In the “drag-along” clause there is further complication and conundrum. This allows the Glazers, 18 months into Ratcliffe’s purchase, to compel the 71-year-old to join any outright vend of their share. In this scenario Ratcliffe has a 12-month window to strike an agreement to be the purchaser but if the Americans refuse his offer they can sell elsewhere and he is out of the club. Ratcliffe is still reliant on the Glazers in terms of the realpolitik of who controls United which could, in time, make his grip on football operations irrelevant.

Alongside all of this is the fundamental challenge for Ratcliffe and company: can they truly administer the seismic upturn of on-field fortunes at United that the mammoth fan-base craves?

This was the question to Ten Hag that led to his comment about “complications”. The full answer was: “In other clubs, they have experience, in other sports, they have a lot of experience, a lot about performance, a lot of knowledge,” he said. “So I’m really looking forward to [seeing] how they can contribute and I’m sure they can. Football is a very complicated sport, especially at the top, so I’m sure they will contribute, they will help us to achieve our high ambitions.”

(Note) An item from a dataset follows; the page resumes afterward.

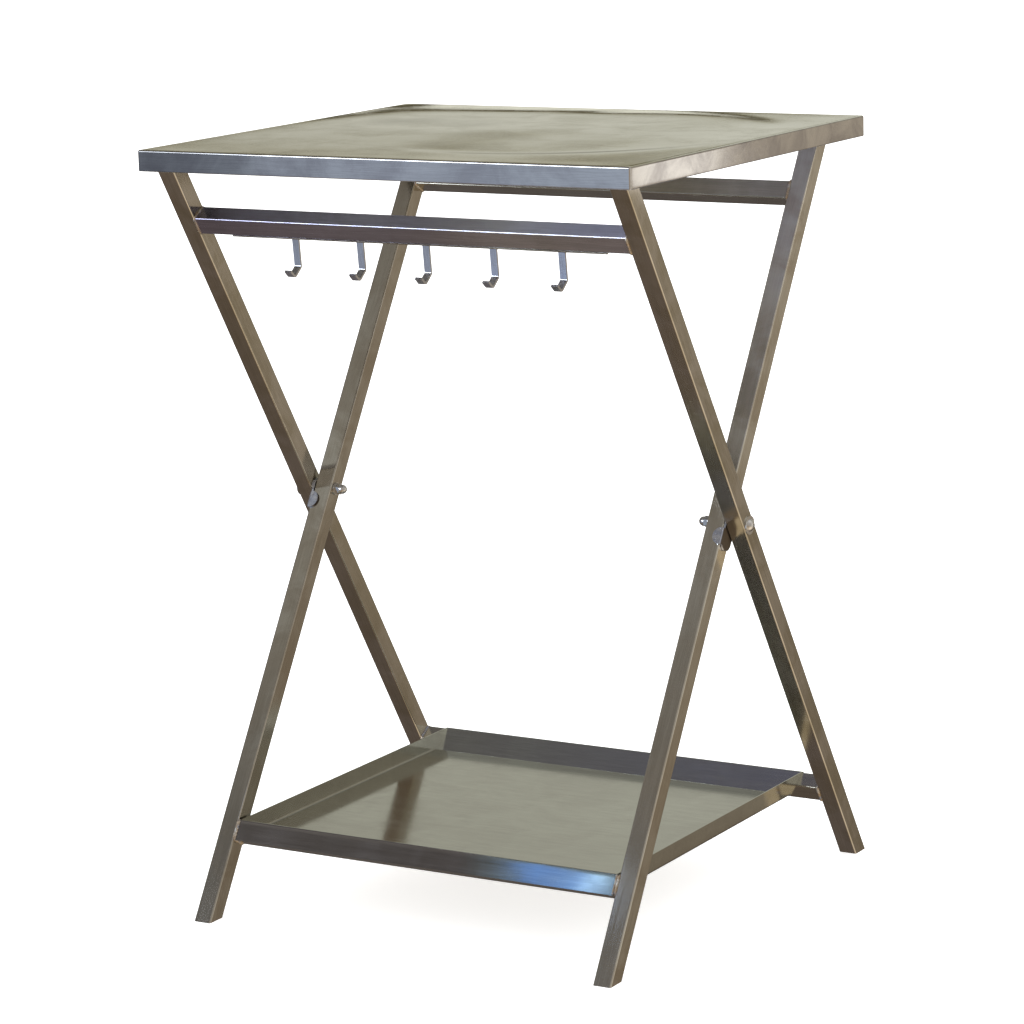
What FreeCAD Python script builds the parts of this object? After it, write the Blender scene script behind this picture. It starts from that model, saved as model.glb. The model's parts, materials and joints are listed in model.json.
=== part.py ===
"""Folding X-leg work stand in stainless steel: lift-off top, five tool hooks and a lift-off tray.

Units are millimetres. X runs along the front edge, Y towards the back and Z up. The origin is on
the floor under the centre of the stand. The outer frame has its feet at the back and its top at
the front. The inner frame stands between the outer legs and leans the other way.
"""
import FreeCAD, Part
import math
import os

V = FreeCAD.Vector

# Overall size
WIDTH = 700.0
DEPTH = 632.0
HEIGHT = 993.0
SHEET = 1.2  # thickness of the tabletop and of the tray

# Square tube of both frames
TUBE = 25.0
TUBE_WALL = 1.5
TUBE_CORNER = 2.0
CAP = 2.0  # plate that closes a leg's end

# The X
LEAN = 31.8  # degrees of each frame from upright
PIVOT_HEIGHT = 510.0
OUTER_LEG_X = 322.5
INNER_LEG_X = 294.5
TOP_RAIL_CENTRE = 456.0  # distance of both upper rails from the pivot, along the leg
CROSSBAR_CENTRE = 480.5  # distance of both lower crossbars from the pivot, along the leg

# Tabletop
RIM = 27.0
RIM_BEND = 2.5
HEM = 7.0  # height of the closed hem inside the foot of the rim

# Tray
TRAY_HALF_WIDTH = 279.0
TRAY_FLOOR = 97.0  # height of the floor's upper face
TRAY_BEND = 2.0
LIP_OVERLAP = 27.5  # how far a lip reaches down the outer face of its crossbar

# Pivot hardware, M8
BOLT_R = 4.0
BUSH_R = 6.0
BUSH_BORE_R = 4.05
HEAD_WASHER_R = 12.0
NUT_WASHER_R = 8.5
WASHER_BORE_R = 4.2
WASHER = 1.6
HEAD_R = 8.0
HEAD_HEIGHT = 5.5
SOCKET_FLATS = 5.0
SOCKET_DEPTH = 2.6
NUT_FLATS = 13.0
NUT_HEX = 6.5
NUT_HEIGHT = 15.0
NUT_DOME_R = 6.2
THREAD_END = 3.5  # steel between the bolt's end and the dome's tip
INNER_PLAY = 0.2  # gap between the inner leg and its washer

# Stop plate between the legs
STOP = 2.5
STOP_LENGTH = 24.0  # from the pivot to the centre of the rounded lower end
STOP_TAB_R = 11.5
STOP_TAB_DROP = 22.0
STOP_PLAY = 0.15
STOP_BEND = 2.0

# Hooks
STRIP_LENGTH = 538.0
STRIP = 2.0
STRIP_OFFSET = 8.0  # the strip is welded on a little to the right of the middle
HOOK_COUNT = 5
HOOK_SPACING = 96.0
HOOK_WIDTH = 9.5
HOOK_THICKNESS = 3.0
HOOK_BEND = 4.0
HOOK_TAB = 15.0
HOOK_SETBACK = 3.0  # from the strip's back edge to the middle of the strap
STRAP_DROP = 51.5
STRAP_RUN = 5.0  # how far the strap's foot lies behind its top
SEAT_RUN = 14.2
SEAT_FALL = 11.3
TIP_RUN = 9.6
TIP_RISE = 8.2

TOP_OF_LEGS = HEIGHT - SHEET
SIDES = (("left", -1), ("right", 1))


def box(x, y, z):
    """A box between pairs of limits along X, Y and Z."""
    return Part.makeBox(x[1] - x[0], y[1] - y[0], z[1] - z[0], V(x[0], y[0], z[0]))


def rod(radius, start, end, y=0.0, z=0.0):
    """A round bar along X, from start to end."""
    return Part.makeCylinder(radius, end - start, V(start, y, z), V(1, 0, 0))


def mirrored(shape, side):
    """The shape as made for the right side, or its mirror image for the left."""
    return shape if side > 0 else shape.mirror(V(0, 0, 0), V(1, 0, 0))


def placed(shape, frame_sign):
    """Leans a shape that was made upright about the pivot: +1 outer frame, -1 inner frame."""
    moved = shape.copy()
    moved.rotate(V(0, 0, 0), V(1, 0, 0), frame_sign * LEAN)
    moved.translate(V(0, 0, PIVOT_HEIGHT))
    return moved


def rounded_edges(shape, radius, wanted):
    """Fillets the straight edges for which wanted(middle, direction) is true."""
    edges = []
    for edge in shape.Edges:
        ends = [v.Point for v in edge.Vertexes]
        if len(ends) == 2 and wanted((ends[0] + ends[1]) * 0.5, (ends[1] - ends[0]).normalize()):
            edges.append(edge)
    return shape.makeFillet(radius, edges)


def square_bar(size, corner, length):
    """A solid square bar about Z, from z=0 to z=length, with rounded long edges."""
    half = size / 2
    bar = box((-half, half), (-half, half), (0, length))
    return rounded_edges(bar, corner, lambda middle, direction: abs(direction.z) > 0.9)


def tube_along_z(start, end):
    """A square tube about Z."""
    outer = square_bar(TUBE, TUBE_CORNER, end - start)
    inner = square_bar(TUBE - 2 * TUBE_WALL, TUBE_CORNER - TUBE_WALL, end - start)
    tube = outer.cut(inner)
    tube.translate(V(0, 0, start))
    return tube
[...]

Except Ineos Sport’s track record is patchy. Its first foray into football was the purchase of Lausanne-Sport in November 2017. Since then, the Swiss club has yo-yoed. After relegation at the end of that season, promotion was achieved in 2019-20. Another relegation and promotion followed with LS currently third bottom of the Swiss Super League. In the summer of 2019 Ratcliffe then took over Nice and the French club, whose last league title was in 1959 and have not finished as runners-up since 1976, placed fifth, ninth, fifth and ninth, though they are currently second.

Beyond football, Ineos Sport became a third equal partner in the Mercedes F1 team in December 2020. The following season the championship was claimed but after eight straight triumphs, the past two seasons have ended in second- and third-place finishes. And its acquisition of the Team Sky cycling team – rebranded Ineos Grenadiers – in 2019 has delivered only Egan Bernal’s triumph shortly after the takeover following a run of six Tour de France wins in the preceding seven years.

So, the Ratcliffe-United era: a new hope or the next misstep in a seriously troubled club whose side is the definition of topsy-turvy?

At Old Trafford on Boxing Day Ten Hag’s men were 2-0 down to Aston Villa and the businessman must have been asking himself: ‘Why have you done this, Jim?’ But United put on a second half show that featured two Alejandro Garnacho goals plus Rasmus Højlund’s memorable 82nd-minute volleyed winner and all felt far rosier.

This is how football’s instant gratification culture works. But in the coming months we will discover if there are to be any actual long-term gains for United.